EXERCISE PROMPT: Reproduce exactly and only the lines running from the one with "x %7.1f %7.1f" through the one with "random.seed(11)", both end lines included.

DATA PROVIDED:
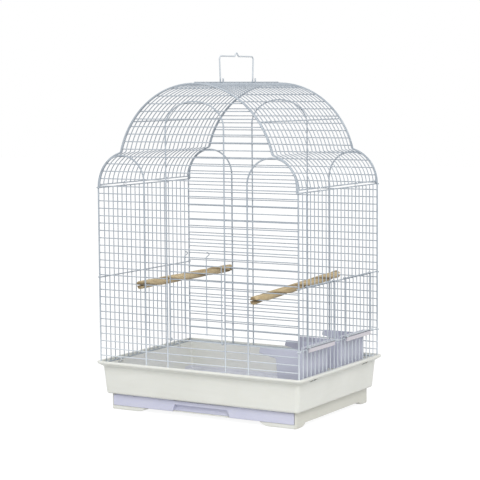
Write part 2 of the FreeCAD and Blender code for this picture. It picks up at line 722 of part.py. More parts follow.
# The tray: tapered wall, sloping lip, a ledge for the wires, a shelf over the drawer
# and a skirt with runners, four feet and slots for the clips.
def base_tray():
    body = new_body("base_tray")
    wide = "cage_width / 2"
    deep = "cage_depth / 2"

    def ring(name, level, change, corner):
        x0, x1 = both(wide + change)
        y0, y1 = both(deep + change)
        return plan_sketch(body, name, level, x0, x1, y0, y1, corner)

    lip_low = "rim_height - lip_edge - lip_slope"
    wall_low = ring("wall_foot", "shelf_level", " - wall_step_low", "wall_corner")
    wall_high = ring("wall_head", lip_low, " - wall_step_top", "wall_corner")
    loft(body, "AdditiveLoft", "wall", wall_low, wall_high)
    slope_low = ring("slope_foot", lip_low, " - wall_step_top", "wall_corner")
    slope_high = ring("slope_head", "rim_height - lip_edge", " + lip_reach", "lip_corner")
    loft(body, "AdditiveLoft", "slope", slope_low, slope_high)
    lip = ring("lip_plan", "rim_height - lip_edge", " + lip_reach", "lip_corner")
    extrude(body, "Pad", "lip", lip, "lip_edge")
    inner = "cage_width / 2 - seat_width - cut_overrun"
    outer = "cage_width / 2 + lip_reach + cut_overrun"
    top = "rim_height - seat_depth - slot_drop"
    for name, start in (("right", outer), ("left", "-(" + inner + ")")):
        plans = new_sketch(body, "slots_" + name + "_plan", "YZ_Plane", start)
        for side in (-1, 1):
            middle = str(side * CLIP_BAYS) + " * bar_pitch"
            corners = [(middle + " - slot_length / 2", top + " - slot_height"),
                       (middle + " + slot_length / 2", top + " - slot_height"),
                       (middle + " + slot_length / 2", top), (middle + " - slot_length / 2", top)]
            draw_outline(plans, corners)
        extrude(body, "Pocket", "slots_" + name, plans, "lip_reach + seat_width + 2 * cut_overrun")
    lip_x = half_width + mm.lip_reach
    lip_y = half_depth + mm.lip_reach
    wall_x = half_width - mm.wall_step_low
    wall_y = half_depth - mm.wall_step_low
    round_edges(body, "lip_round", "min(lip_round; lip_edge * 0.45)",
                lambda spot: on_rim(spot, rim, lip_x, lip_y) or on_rim(spot, rim - mm.lip_edge, lip_x, lip_y))
    round_edges(body, "wall_round", "min(wall_round; (skirt_step - wall_step_low) * 0.9)",
                lambda spot: on_rim(spot, mm.shelf_level, wall_x, wall_y))
    skirt = ring("skirt_plan", "skirt_level", " - skirt_step", "skirt_corner")
    extrude(body, "Pad", "skirt", skirt, "shelf_level - skirt_level")

    seat = ring("seat_plan", "rim_height", " + frame_wire / 2 + seat_gap", "frame_wire / 2 + seat_gap")
    extrude(body, "Pocket", "seat", seat, "seat_depth")
    bath_high = ring("bath_head", "rim_height - seat_depth", " - seat_width", "wall_corner / 2")
    bath_low = ring("bath_foot", "shelf_level + shelf_thickness",
                    " - wall_step_low - tray_wall", "wall_corner - tray_wall")
    loft(body, "SubtractiveLoft", "bath", bath_low, bath_high)
    mouth = ring("mouth_plan", "shelf_level + shelf_thickness",
                 " - skirt_step - tray_wall - shelf_reach", "skirt_corner")
    extrude(body, "Pocket", "mouth", mouth, "shelf_thickness + cut_overrun")
    hollow = ring("hollow_plan", "shelf_level", " - skirt_step - tray_wall", "skirt_corner - tray_wall")
    extrude(body, "Pocket", "hollow", hollow, "shelf_level - skirt_level - runner_thickness")
    floor = ring("floor_plan", "skirt_level + runner_thickness",
                 " - skirt_step - tray_wall - runner_width", "skirt_corner")
    extrude(body, "Pocket", "floor", floor, "runner_thickness + cut_overrun")

    gate_x0, gate_x1 = both("drawer_half + drawer_gap")
    gate_low = "skirt_level - cut_overrun"
    gate_high = "shelf_level - bridge_height"
    gate = outline_sketch(body, "gate_plan", "XZ_Plane", "cage_depth / 2 - skirt_step + cut_overrun",
                          [(gate_x0, gate_low), (gate_x1, gate_low),
                           (gate_x1, gate_high), (gate_x0, gate_high)])
    extrude(body, "Pocket", "gate", gate, "tray_wall + 2 * cut_overrun")

    for hand in (-1, 1):
        for side in (-1, 1):
            foot(body, hand, side)
    return body


# The waste drawer: an open box behind a front with a finger pull under its top edge.
def drawer():
    body = new_body("drawer")
    front = "-(cage_depth / 2 - skirt_step + drawer_proud)"
    back_of_front = front + " + drawer_front"
    back = "cage_depth / 2 - skirt_step - tray_wall - drawer_back_gap"
    base = "skirt_level + runner_thickness + drawer_play"
    tall = "shelf_level - drawer_headroom - (" + base + ")"
    face_x0, face_x1 = both("drawer_half")
    face_low = "skirt_level + drawer_skirt_gap"
    corner = "min(face_round; drawer_front * 0.4)"
    face = plan_sketch(body, "face_plan", face_low, face_x0, face_x1, front, back_of_front, corner)
    extrude(body, "Pad", "face", face, "shelf_level - bridge_height - drawer_gap - (" + face_low + ")")
    face_levels = (mm.skirt_level + mm.drawer_skirt_gap, mm.shelf_level - mm.bridge_height - mm.drawer_gap)
    round_edges(body, "face_round", corner + " * 0.8",
                lambda spot: min(abs(spot.z - level) for level in face_levels) < mm.weld_sink)
    x0, x1 = both("drawer_half - drawer_gap")
    box = plan_sketch(body, "box_plan", base, x0, x1, back_of_front + " - drawer_wall / 2", back, "drawer_wall * 2")
    extrude(body, "Pad", "box", box, tall)
    in_x0, in_x1 = both("drawer_half - drawer_gap - drawer_wall")
    inside = plan_sketch(body, "inside_plan", "shelf_level - drawer_headroom", in_x0, in_x1,
                         back_of_front, back + " - drawer_wall", "drawer_wall")
    extrude(body, "Pocket", "inside", inside, tall + " - drawer_wall")
    pull_x0, pull_x1 = both("pull_half + drawer_wall")
    pocket_back = front + " + pull_depth + drawer_wall"
    housing = plan_sketch(body, "housing_plan", base, pull_x0, pull_x1, back_of_front + " - drawer_wall / 2",
                          pocket_back, "drawer_wall / 2")
    extrude(body, "Pad", "housing", housing, tall)
    pull_high = "shelf_level - bridge_height - drawer_gap - pull_lip"
    low_x0, low_x1 = both("pull_half")
    high_x0, high_x1 = both("pull_half - pull_narrowing")
    pull = outline_sketch(body, "pull_plan", "XZ_Plane", "-(" + front + ") + cut_overrun",
                          [(low_x0, face_low + " - cut_overrun"), (low_x1, face_low + " - cut_overrun"),
                           (high_x1, pull_high), (high_x0, pull_high)])
    extrude(body, "Pocket", "pull", pull, "pull_depth + cut_overrun")
    return body


# A feeder cup, drawn about its own middle and moved to its opening: a trough open
# towards the cage, ends that reach on as wings, and a hook over the wall's rail.
def feeder_cup(name, side):
    body = new_body(name)
    half = "bar_pitch * " + str((BARS_IN_FEEDER_DOOR + 1) / 2) + " - bar_wire / 2 - cup_side_play"
    outer = "cage_width / 2 - seat_width - cup_inset"
    neck = outer + " - cup_depth"
    tip = neck + " - wing_reach"
    low = "rim_height + cup_floor_rise"
    top = "rim_height + wing_top_rise"
    shell = [(outer, low), (neck + " + cup_draft", low), (neck, "rim_height + cup_neck_rise"),
             (tip, "rim_height + wing_low_rise"), (tip + " + wing_lean", top), (outer, top)]
    plan = outline_sketch(body, "shell_plan", "XZ_Plane", "-(" + half + ")", shell)
    extrude(body, "Pad", "shell", plan, "2 * (" + half + ")")
    round_edges(body, "shell_round", "min(cup_round; cup_wall * 0.9)", lambda spot: True)
    wall = " + cup_wall"
    over = top + " + cut_overrun"
    front_edge = "rim_height + cup_neck_rise - cup_wall / 2"
    room = [(outer + " - cup_wall", low + wall), (neck + " + cup_draft" + wall, low + wall),
            (neck + wall, front_edge), (tip + " - cut_overrun", front_edge), (tip + " - cut_overrun", over),
            (outer + " - cup_wall", over)]
    plan = outline_sketch(body, "room_plan", "XZ_Plane", half + " - cup_wall", room)
    extrude(body, "Pocket", "room", plan, "2 * (" + half + " - cup_wall)")
    web = "rim_height + feeder_rail_rise + rail_wire / 2 + hook_play"
    lip = "cage_width / 2 - frame_wire / 2 - rail_wire / 2 + bar_wire + wire_play + rail_wire / 2"
    root = top + " - 2 * cup_wall"
    hook = [(outer + " - cup_wall", root), (outer, root), (outer, web), (lip, web), (lip, web + " - hook_drop"),
            (lip + wall, web + " - hook_drop"), (lip + wall, web + wall), (outer + " - cup_wall", web + wall)]
    plan = outline_sketch(body, "hook_plan", "XZ_Plane", "-(" + half + ")", hook)
    extrude(body, "Pad", "hook", plan, "2 * (" + half + ")")
    middle = formula(str(side * feeder_middle() / mm.bar_pitch) + " * bar_pitch")
    body.setExpression("Placement.Base.y", middle)
    return body


# A dowel with a level slot in each end that grips one bar of the front panel and one
# of the back panel.
def perch(name, hand, clear, rows):
    offset = hand * (mm.side_leg_half + frame_r + clear + mm.perch_dowel / 2)
    front, back = (row_height(row) for row in rows)
    length = 2 * (half_depth + frame_r + mm.perch_overhang)
    dowel = doc.addObject("Part::Cylinder", name + "_dowel")
    dowel.setExpression("Radius", formula("perch_dowel / 2"))
    dowel.setExpression("Height", formula("cage_depth + frame_wire + 2 * perch_overhang"))
    dowel.setExpression("Placement.Base.z", formula("-(cage_depth + frame_wire) / 2 - perch_overhang"))
    cutters = []
    for end, place in (("front", "-(cage_depth + frame_wire) / 2 - perch_overhang - cut_overrun"),
                       ("back", "(cage_depth + frame_wire) / 2 + perch_overhang - perch_slot_depth")):
        cutter = doc.addObject("Part::Box", name + "_slot_" + end)
        cutter.setExpression("Length", formula("perch_dowel + 2 * cut_overrun"))
        cutter.setExpression("Width", formula("perch_slot_height"))
        cutter.setExpression("Height", formula("perch_slot_depth + cut_overrun"))
        cutter.setExpression("Placement.Base.x", formula("-perch_dowel / 2 - cut_overrun"))
        cutter.setExpression("Placement.Base.y", formula("-perch_slot_height / 2"))
        cutter.setExpression("Placement.Base.z", formula(place))
        cutters.append(cutter)
    slots = doc.addObject("Part::MultiFuse", name + "_slots")
    slots.Shapes = cutters
    piece = doc.addObject("Part::Cut", name)
    piece.Base = dowel
    piece.Tool = slots
    piece.Label = name
    tilt = math.degrees(math.atan2(back - front, 2 * row_plane))
    piece.Placement = FreeCAD.Placement(point(offset, 0, (front + back) / 2),
                                        FreeCAD.Rotation(X_AXIS, tilt - 90))
    if length <= 2 * mm.perch_slot_depth:
        raise RuntimeError("the slots of " + name + " meet")
    return piece


pieces = [
    base_tray(),
    drawer(),
    wire_panel("front_panel", -1, True),
    wire_panel("back_panel", 1, False),
    side_panel("left_side_panel", -1, False),
    side_panel("right_side_panel", 1, True),
    roof_panel(),
    front_door(),
    feeder_cup("feeder_cup_front", -1),
    feeder_cup("feeder_cup_rear", 1),
    feeder_door("feeder_door_front", -1),
    feeder_door("feeder_door_rear", 1),
    perch("perch_left", -1, mm.left_perch_clear, LEFT_PERCH_ROWS),
    perch("perch_right", 1, mm.right_perch_clear, RIGHT_PERCH_ROWS),
    carry_handle(),
]
for hand_name, hand in (("left", -1), ("right", 1)):
    for side_name, side in (("front", -1), ("rear", 1)):
        pieces.append(eave_clip("eave_clip_" + hand_name + "_" + side_name, hand, side))
        pieces.append(tray_clip("tray_clip_" + hand_name + "_" + side_name, hand, side))

doc.recompute()
for item in doc.Objects:
    if "Invalid" in item.State or "Error" in item.State:
        raise RuntimeError(item.Label + " failed: " + ", ".join(item.State))
for piece in pieces:
    if piece.Shape.isNull() or not piece.Shape.isValid() or not piece.Shape.Solids:
        raise RuntimeError(piece.Label + " has no sound shape")
for piece in pieces:
    piece.Shape.exportStep("parts/" + piece.Label + ".step")
    box = piece.Shape.BoundBox
    print("%-22s %3d solids  %9.0f mm3  x %7.1f %7.1f  y %7.1f %7.1f  z %7.1f %7.1f" % (
        piece.Label, len(piece.Shape.Solids), piece.Shape.Volume,
        box.XMin, box.XMax, box.YMin, box.YMax, box.ZMin, box.ZMax))
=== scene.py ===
import math
import random

import bmesh
import bpy
from mathutils import Matrix, Vector


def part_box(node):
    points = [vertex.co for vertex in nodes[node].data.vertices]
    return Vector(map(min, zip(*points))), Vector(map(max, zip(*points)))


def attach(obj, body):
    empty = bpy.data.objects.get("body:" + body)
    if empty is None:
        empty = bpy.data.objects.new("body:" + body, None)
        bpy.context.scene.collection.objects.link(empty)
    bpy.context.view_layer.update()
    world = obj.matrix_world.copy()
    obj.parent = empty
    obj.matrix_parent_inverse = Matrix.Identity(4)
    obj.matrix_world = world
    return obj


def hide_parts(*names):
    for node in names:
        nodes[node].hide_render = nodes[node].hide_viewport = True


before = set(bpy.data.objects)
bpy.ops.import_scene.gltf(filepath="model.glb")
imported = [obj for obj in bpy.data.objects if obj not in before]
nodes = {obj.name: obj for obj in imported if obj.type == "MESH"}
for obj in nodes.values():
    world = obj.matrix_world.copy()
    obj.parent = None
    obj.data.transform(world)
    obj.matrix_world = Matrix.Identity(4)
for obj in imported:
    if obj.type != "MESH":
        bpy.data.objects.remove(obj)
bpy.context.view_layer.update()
random.seed(11)


def face(node, corner, axis):
    """A face of a CAD node's box, to a tenth of a millimetre: corner 0 is low, 1 is high."""
    return round(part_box(node)[corner]["xyz".index(axis)], 4)


# Radii of the wires, and how deep a weld presses one into the next, in metres.
BAR_R = 0.001
RAIL_R = 0.0012
FRAME_R = 0.0016
WELD_SINK = 0.00004

# Planes and levels of the wires, from the faces of the CAD nodes.
HALF_WIDTH = face("front_panel", 1, "x") - FRAME_R
HALF_DEPTH = -face("front_panel", 0, "y") - FRAME_R
ROW_PLANE = HALF_DEPTH - FRAME_R - BAR_R + WELD_SINK
RAIL_PLANE = HALF_WIDTH - FRAME_R - RAIL_R - WELD_SINK
RIM = face("base_tray", 1, "z")
SEAT = face("front_panel", 0, "z")
EAVE = face("right_side_panel", 1, "z") - RAIL_R
RIDGE = RIM + 0.549
MID_RAIL = RIM + 0.1682
FEEDER_RAIL = RIM + 0.051

# Level bars of the front and back, and upright bars and hoops on each side of the middle.
ROW_PITCH = 0.0147
FIRST_ROW = 0.1091
ROW_COUNT = 37
BAR_PITCH = 0.0155
BARS_TO_A_SIDE = 10

# The outline: shoulders that rise from the eaves to the notches, and the dome between them.
NOTCH = 0.5135
NOTCH_HALF = 0.1705
SHOULDER_R = 0.0715
SHOULDER_X = HALF_WIDTH - SHOULDER_R
DOME_R = (NOTCH_HALF ** 2 + (RIDGE - NOTCH) ** 2) / (2 * (RIDGE - NOTCH))
DOME_Z = RIDGE - DOME_R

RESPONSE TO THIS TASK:
    print("%-22s %3d solids  %9.0f mm3  x %7.1f %7.1f  y %7.1f %7.1f  z %7.1f %7.1f" % (
        piece.Label, len(piece.Shape.Solids), piece.Shape.Volume,
        box.XMin, box.XMax, box.YMin, box.YMax, box.ZMin, box.ZMax))
=== scene.py ===
import math
import random

import bmesh
import bpy
from mathutils import Matrix, Vector


def part_box(node):
    points = [vertex.co for vertex in nodes[node].data.vertices]
    return Vector(map(min, zip(*points))), Vector(map(max, zip(*points)))


def attach(obj, body):
    empty = bpy.data.objects.get("body:" + body)
    if empty is None:
        empty = bpy.data.objects.new("body:" + body, None)
        bpy.context.scene.collection.objects.link(empty)
    bpy.context.view_layer.update()
    world = obj.matrix_world.copy()
    obj.parent = empty
    obj.matrix_parent_inverse = Matrix.Identity(4)
    obj.matrix_world = world
    return obj


def hide_parts(*names):
    for node in names:
        nodes[node].hide_render = nodes[node].hide_viewport = True


before = set(bpy.data.objects)
bpy.ops.import_scene.gltf(filepath="model.glb")
imported = [obj for obj in bpy.data.objects if obj not in before]
nodes = {obj.name: obj for obj in imported if obj.type == "MESH"}
for obj in nodes.values():
    world = obj.matrix_world.copy()
    obj.parent = None
    obj.data.transform(world)
    obj.matrix_world = Matrix.Identity(4)
for obj in imported:
    if obj.type != "MESH":
        bpy.data.objects.remove(obj)
bpy.context.view_layer.update()
random.seed(11)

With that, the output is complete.